私たちがレイモンド・カーヴァーについて語ること (村上春樹翻訳ライブラリー m- 5)
私たちがレイモンド・カーヴァーについて語ること (村上春樹翻訳ライブラリー m- 5) / 感想・レビュー
春ドーナツ
サブリミナル効果のように、彼らの話に耳をすませていると無性に短篇集「頼むから静かにしてくれ」を読みたくなる。初めて読んだのが刊行まもない「Carver's Dozen」だった。そのときはそれほどピンと来なかったように記憶している。翻訳小説自体に慣れていなかったということもある。それがとても長い時間がかかったけれど、本書読了をもって全集収録作を洗いざらい読んだことになる。不思議だ。「カーヴァー・カントリー」というレアな写真集もチェック済みだ。カーヴァー家の人たち、メアリアンとクリスの話は新情報の宝庫だった。
2020/04/12
ぐうぐう
作家仲間、前妻、実娘が語る、レイモンド・カーヴァーの実像。
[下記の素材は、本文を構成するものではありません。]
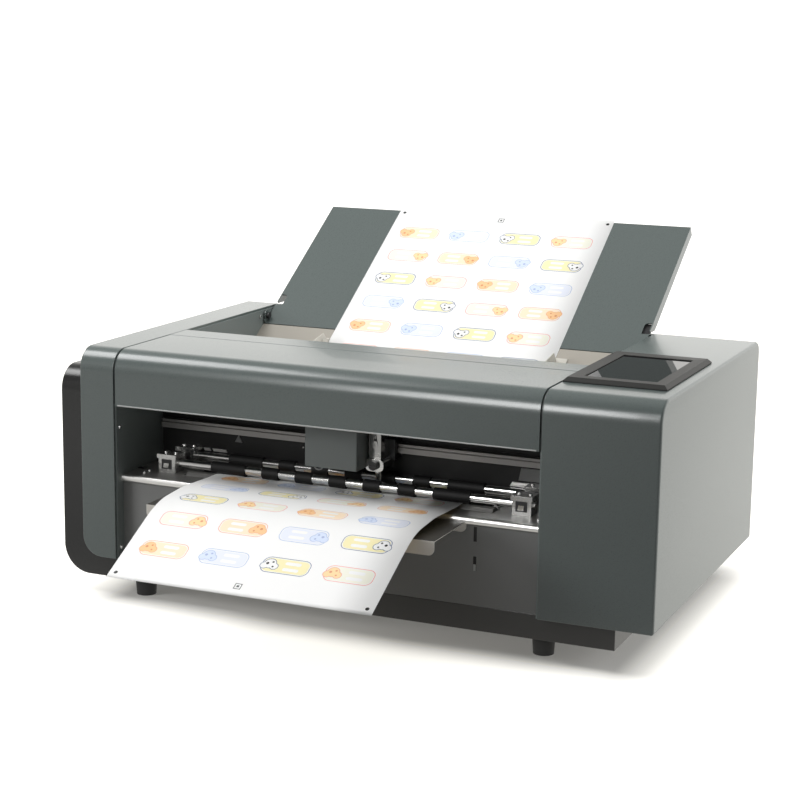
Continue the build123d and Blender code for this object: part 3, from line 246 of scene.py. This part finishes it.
shape = skin.nodes.new("ShaderNodeTexCoord")
drawn = skin.nodes.new("ShaderNodeCombineXYZ")
feed(drawn.inputs["X"], given.outputs["Stretch"])
feed(drawn.inputs["Y"], 1)
feed(drawn.inputs["Z"], 1)
squeezed = skin.nodes.new("ShaderNodeVectorMath")
squeezed.operation = "MULTIPLY"
feed(squeezed.inputs[0], shape.outputs["Object"])
feed(squeezed.inputs[1], drawn.outputs[0])
fine = noise(squeezed.outputs[0], given.outputs["Grain"], 3)
broad = noise(shape.outputs["Object"], 5.0, 4)
clouds = calc("MULTIPLY", broad, given.outputs["Clouding"])
feed(put.inputs["Color"], over(given.outputs["Main"], given.outputs["Shade"], clouds))
uneven = calc("MULTIPLY_ADD", fine, given.outputs["Unevenness"], given.outputs["Roughness"])
feed(put.inputs["Roughness"], uneven)
feed(put.inputs["Height"], fine)


def relief(shader, height, depth, reach):
    """Makes a height the fine relief of a shader's surface."""
    bump = shader.id_data.nodes.new("ShaderNodeBump")
    for label, value in (("Height", height), ("Strength", depth), ("Distance", reach)):
        feed(bump.inputs[label], value)
    feed(shader.inputs["Normal"], bump.outputs["Normal"])


def finish(name, main, shade, rough, metallic=0.0, grain=900.0, clouding=0.3, uneven=0.05, depth=0.05,
           stretch=1.0, coat=0.0, specular=0.5):
    """Material of one real finish: two tones, a roughness that varies and a fine relief."""
    made = bpy.data.materials.new(name)
    made.use_nodes = True
    shader = made.node_tree.nodes["Principled BSDF"]
    worked = made.node_tree.nodes.new("ShaderNodeGroup")
    worked.node_tree = skin
    for label, value in (("Main", main), ("Shade", shade), ("Grain", grain), ("Clouding", clouding),
                         ("Roughness", rough - uneven / 2), ("Unevenness", uneven), ("Stretch", stretch)):
        feed(worked.inputs[label], value)
    feed(shader.inputs["Base Color"], worked.outputs["Color"])
    feed(shader.inputs["Roughness"], worked.outputs["Roughness"])
    for label, number in (("Metallic", metallic), ("Coat Weight", coat), ("Specular IOR Level", specular)):
        feed(shader.inputs[label], number)
    relief(shader, worked.outputs["Height"], depth, 0.0005)
    return made


def smooth(mesh, sharpest):
    """Smooth shading, apart from the edges that turn by more than an angle in degrees."""
    mesh.set_sharp_from_angle(angle=math.radians(sharpest))
    mesh.polygons.foreach_set("use_smooth", [True] * len(mesh.polygons))


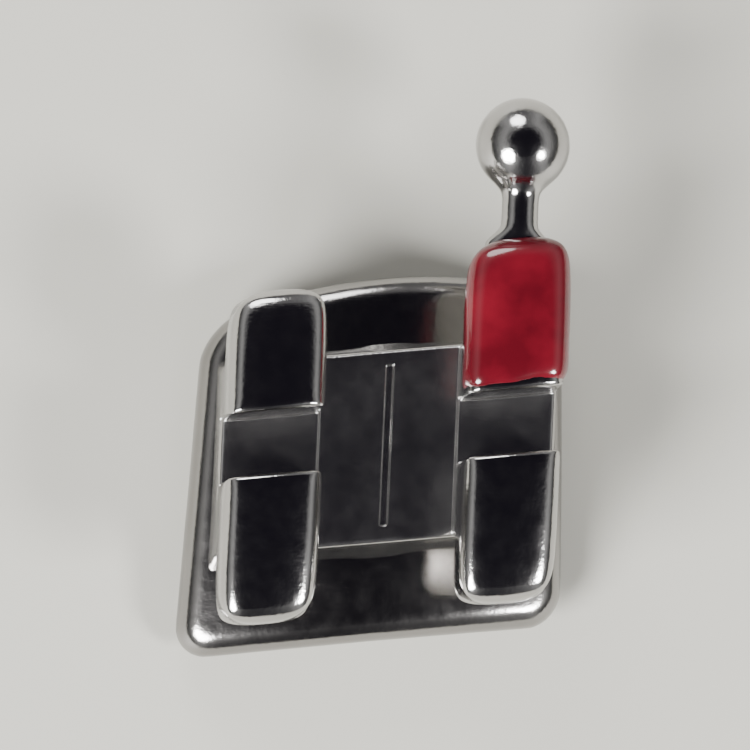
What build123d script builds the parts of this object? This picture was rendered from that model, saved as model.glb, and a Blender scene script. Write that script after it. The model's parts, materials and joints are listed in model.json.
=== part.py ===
from build123d import *
import math
import os

# An orthodontic twin bracket for an upper left canine, with its mesh pad, ball hook and enamel mark.
# Millimetres and degrees. X runs along the archwire slot, away from the midline. Y is towards the gum
# and Z is out of the tooth. The origin is under the slot's centre, in the plane that the pad rests on.

# Archwire slot
slot_width = 0.559
slot_depth = 0.711
slot_lead = 0.05
tip_angle = 8

# Towers, with two tie wings each. One arc crowns both wings of a tower.
tower_width = 0.90
channel_width = 1.26
gingival_reach = 1.38
incisal_reach = 1.60
wing_crown_radius = 9.30
wing_tip_thickness = 0.44
wing_root_thickness = 0.62
wing_hollow = 0.03
wing_rim_radius = 0.16
wing_heel_radius = 0.09
wing_root_share = 0.29
wing_plan_radius = 0.24

# Stem and saddle
stem_height = 0.42
gingival_undercut = 0.58
incisal_undercut = 0.66
foot_flare = 0.14
foot_height = 0.16
foot_radius = 0.12
saddle_drop = 0.05
saddle_round = 0.12
scribe_width = 0.07
scribe_depth = 0.05
scribe_corner = 0.025

# Ball hook
ball_diameter = 0.86
neck_diameter = 0.33
hook_wing_extra = 0.25
hook_reach = 2.50
hook_drop = 0.38
web_width = 0.62
web_length = 0.20
web_thickness = 0.28

# Bonding pad, curved in both directions like the tooth's face
pad_thickness = 0.25
pad_incisal = 1.76
pad_gingival = 1.20
pad_crown = 1.47
pad_incisal_width = 3.56
pad_gingival_width = 3.30
pad_incisal_corner = 0.34
pad_gingival_corner = 0.48
pad_rim_radius = 0.18
tooth_radius_across = 5.0
tooth_radius_along = 12.0

# Woven mesh on the pad's back
wire_diameter = 0.14
mesh_pitch = 0.40
mesh_margin = 0.14

# Enamel mark
enamel_thickness = 0.035
enamel_skirt = 0.20
enamel_setback = 0.05

# How far a cutting shape runs past what it cuts
overrun = 1.0

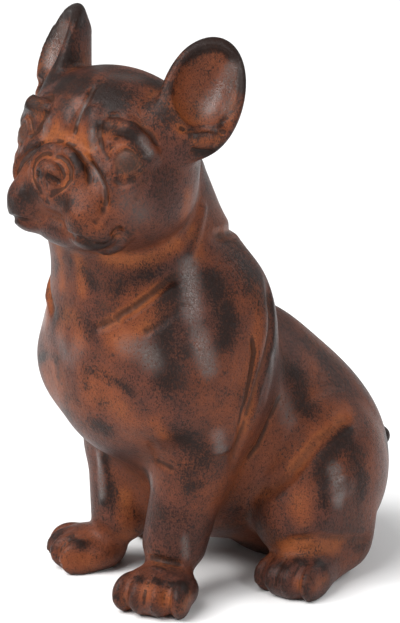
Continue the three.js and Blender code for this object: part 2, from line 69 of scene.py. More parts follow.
def place_camera():
    camera = bpy.data.objects.new("camera", bpy.data.cameras.new("camera"))
    camera.data.lens = LENS
    camera.data.sensor_width = SENSOR
    camera.location = (AIM + BACK * AWAY - MIDDLE) / 1000
    camera.rotation_euler = Vector(BACK).to_track_quat("Z", "Y").to_euler()
    bpy.context.scene.collection.objects.link(camera)
    bpy.context.scene.camera = camera


def soft_box(name, place, aim, size, power, warmth):
    lamp = bpy.data.lights.new(name, "AREA")
    lamp.size, lamp.energy, lamp.color = size, power, warmth
    light = bpy.data.objects.new(name, lamp)
    light.location = place
    light.rotation_euler = (Vector(place) - Vector(aim)).to_track_quat("Z", "Y").to_euler()
    bpy.context.scene.collection.objects.link(light)


def pale_floor():
    bpy.ops.object.select_all(action="DESELECT")
    bpy.ops.mesh.primitive_plane_add(size=12, location=(0, 0, -0.0005))
    floor = bpy.context.object
    floor.name = "floor"
    paper = bpy.data.materials.new("pale floor")
    paper.use_nodes = True
    shader = paper.node_tree.nodes["Principled BSDF"]
    shader.inputs["Base Color"].default_value = (0.9, 0.9, 0.9, 1)
    shader.inputs["Roughness"].default_value = 0.8
    floor.data.materials.append(paper)


def studio():
    bpy.context.scene.view_settings.view_transform = "Standard"
    world = bpy.data.worlds.new("studio")
    world.use_nodes = True
    world.node_tree.nodes["Background"].inputs["Color"].default_value = (1, 1, 1, 1)
    world.node_tree.nodes["Background"].inputs["Strength"].default_value = 0.36
    bpy.context.scene.world = world
    key = bpy.data.lights.new("wide ceiling light", "SUN")
    key.energy, key.angle = 3.4, math.radians(50)
    light = bpy.data.objects.new("wide ceiling light", key)
    light.rotation_euler = Vector((-0.1, -0.85, 1.15)).to_track_quat("Z", "Y").to_euler()
    bpy.context.scene.collection.objects.link(light)
    waist, neck_height = (0, 0, 0.22), (0, 0, 0.25)
    soft_box("left soft box", (-0.4, -1.7, 1.3), waist, size=0.6, power=14, warmth=(1, 0.99, 0.97))
    soft_box("right soft box", (1.9, -0.5, 1.1), waist, size=0.5, power=12, warmth=(1, 1, 1))
    soft_box("rim soft box", (0.6, 1.9, 1.4), neck_height, size=0.8, power=12, warmth=(0.97, 0.99, 1))


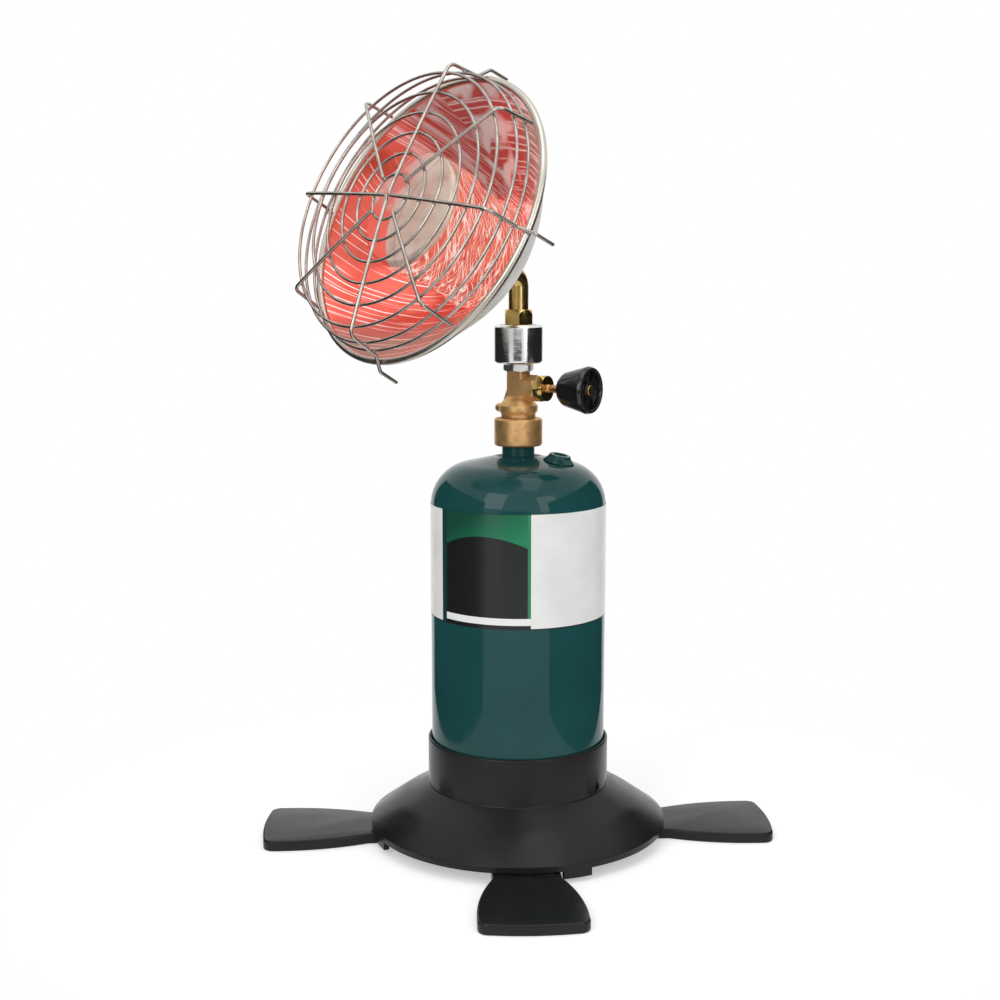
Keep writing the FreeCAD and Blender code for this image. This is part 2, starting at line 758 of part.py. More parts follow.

極貧時代や、忌まわしき「バッド・レイモンド」時代を赤裸々に明かしていくインタビューイ達。しかしそこに、暴露的なニュアンスはほとんどない。誰もが、作家としてのカーヴァーを高く評価し、ゆえに貧困もアルコールも人格も、安易に否定することをしない。それ以前に、彼ら彼女らは全員、友人としてカーヴァーを語っている。そこから滲み出る変わらぬ情愛が、なんとも心地いい。
2011/06/30
バナナフィッシュ。
自分が死んだ後にこうやって語ってくれ人がいるだろうか。あくまでも赤の他人なのに、いつ自分と相手が出会い、そこでどんな話をし、二人はどんな財政状況で、そしてどんな作品を書いている最中で。なんか全てがいい思い出ではないにしても、心が温まる。レイ・カーヴァー。その人。
2019/08/25
あなた
絶望したときにとりあえず持って外に出かける本。ぼろぼろになっている。カーヴァーの小説は「人はそれでもなお生きていくんだ」ということがテーマになっている。どこかに置き去りにされたり、真剣に自分の死について考える夜があるだろう。でも理由もなく、とほうもなく、生きてゆかねばならない。そこになにかのまだ誰にもわからないひみつがあるから。まいにちを希望も絶望もなくちょっとずつ生きていく。未来のために。「やがて僕らはさよならを言わなくてならなかった。でも、そこまで会いに行って、本当に良かったと思っているんだよ、サム」
2021/11/06
namunamuナムちゃん
何って、今だカーヴァーの事をみな慕っていたということが驚きだ。ひとりが言った、「人は歳を取ればとるほどひとりの人と時間を綿密に過ごすことは出来なくなる。しかしそれが出来るのがカーヴァーなんだ」と。バッドカーヴァーがあるから、彼はそうなり得たのだ。そこが伺えるエピソードが幾つかあり、読み応えは十二分だ。